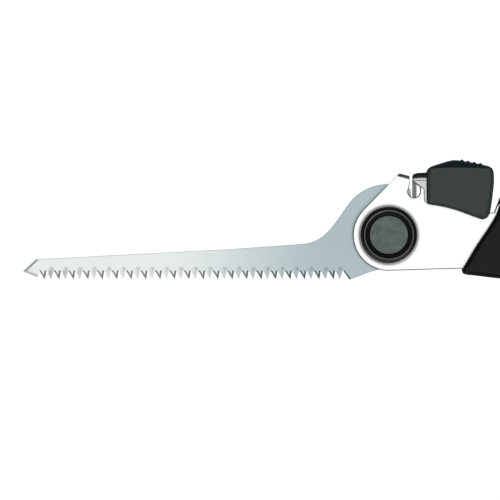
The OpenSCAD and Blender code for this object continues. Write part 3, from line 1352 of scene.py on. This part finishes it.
@dataclass
class Lever:
    """The bent steel lever with its pawl, its rubber cover and its spring, turning on a pin."""

    flange_in: float = 4.2
    flange_out: float = 5.6
    web: float = 1.4
    pin: Point = (30.0, 18.5)
    pin_r: float = 1.8
    bend: float = 4.6
    bend_end: float = 27.8
    pawl_x: float = 12.0
    pawl_t: float = 2.1
    pawl_half: float = 2.1
    pawl_tip_r: float = 22.6
    top: Outline = ((12.1, 29.6), (12.6, 30.7), (14.6, 31.3), (18.9, 31.5), (20.7, 32.4),
                    (26.0, 34.4), (32.0, 35.8), (38.0, 35.6), (46.0, 34.0), (50.0, 33.0),
                    (51.4, 31.0))
    flange: Outline = ((51.6, 26.0), (51.0, 19.0), (50.3, 14.0), (49.3, 10.5), (48.0, 9.0),
                       (46.0, 9.0), (40.1, 11.3), (34.7, 13.4), (29.4, 14.8), (20.2, 15.7),
                       (18.3, 16.4), (17.8, 17.6), (17.7, 23.0), (12.1, 27.2))
    cover_half: float = 7.9
    crown_from: float = 33.7
    cover_points: Outline = ((19.1, 30.6), (19.8, 33.0), (21.4, 34.5), (26.1, 36.1), (30.2, 37.3),
                             (33.2, 37.8), (37.3, 37.4), (42.5, 36.5), (47.4, 35.5), (50.8, 34.6),
                             (52.3, 33.0), (52.9, 30.0), (52.8, 24.7), (51.8, 16.5), (50.9, 11.2),
                             (49.4, 8.7), (47.0, 7.9), (44.0, 8.8), (40.1, 10.2), (35.0, 12.1),
                             (29.4, 13.7), (24.5, 14.7), (21.0, 15.2), (19.6, 15.7), (19.1, 17.0),
                             (19.0, 20.5), (18.95, 26.0))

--

→ **Request**
Quote the entire listing above exactly.

→ **Answer**
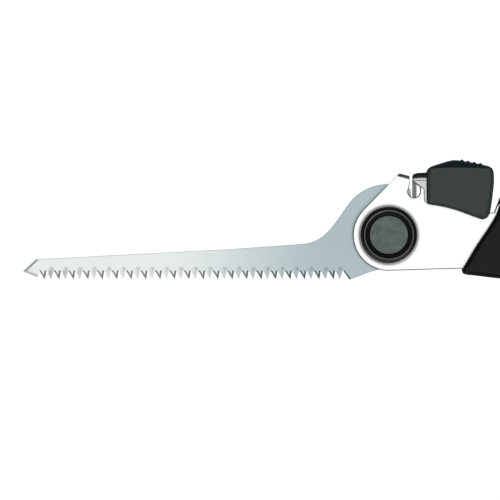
The OpenSCAD and Blender code for this object continues. Write part 3, from line 1352 of scene.py on. This part finishes it.
@dataclass
class Lever:
    """The bent steel lever with its pawl, its rubber cover and its spring, turning on a pin."""

    flange_in: float = 4.2
    flange_out: float = 5.6
    web: float = 1.4
    pin: Point = (30.0, 18.5)
    pin_r: float = 1.8
    bend: float = 4.6
    bend_end: float = 27.8
    pawl_x: float = 12.0
    pawl_t: float = 2.1
    pawl_half: float = 2.1
    pawl_tip_r: float = 22.6
    top: Outline = ((12.1, 29.6), (12.6, 30.7), (14.6, 31.3), (18.9, 31.5), (20.7, 32.4),
                    (26.0, 34.4), (32.0, 35.8), (38.0, 35.6), (46.0, 34.0), (50.0, 33.0),
                    (51.4, 31.0))
    flange: Outline = ((51.6, 26.0), (51.0, 19.0), (50.3, 14.0), (49.3, 10.5), (48.0, 9.0),
                       (46.0, 9.0), (40.1, 11.3), (34.7, 13.4), (29.4, 14.8), (20.2, 15.7),
                       (18.3, 16.4), (17.8, 17.6), (17.7, 23.0), (12.1, 27.2))
    cover_half: float = 7.9
    crown_from: float = 33.7
    cover_points: Outline = ((19.1, 30.6), (19.8, 33.0), (21.4, 34.5), (26.1, 36.1), (30.2, 37.3),
                             (33.2, 37.8), (37.3, 37.4), (42.5, 36.5), (47.4, 35.5), (50.8, 34.6),
                             (52.3, 33.0), (52.9, 30.0), (52.8, 24.7), (51.8, 16.5), (50.9, 11.2),
                             (49.4, 8.7), (47.0, 7.9), (44.0, 8.8), (40.1, 10.2), (35.0, 12.1),
                             (29.4, 13.7), (24.5, 14.7), (21.0, 15.2), (19.6, 15.7), (19.1, 17.0),
                             (19.0, 20.5), (18.95, 26.0))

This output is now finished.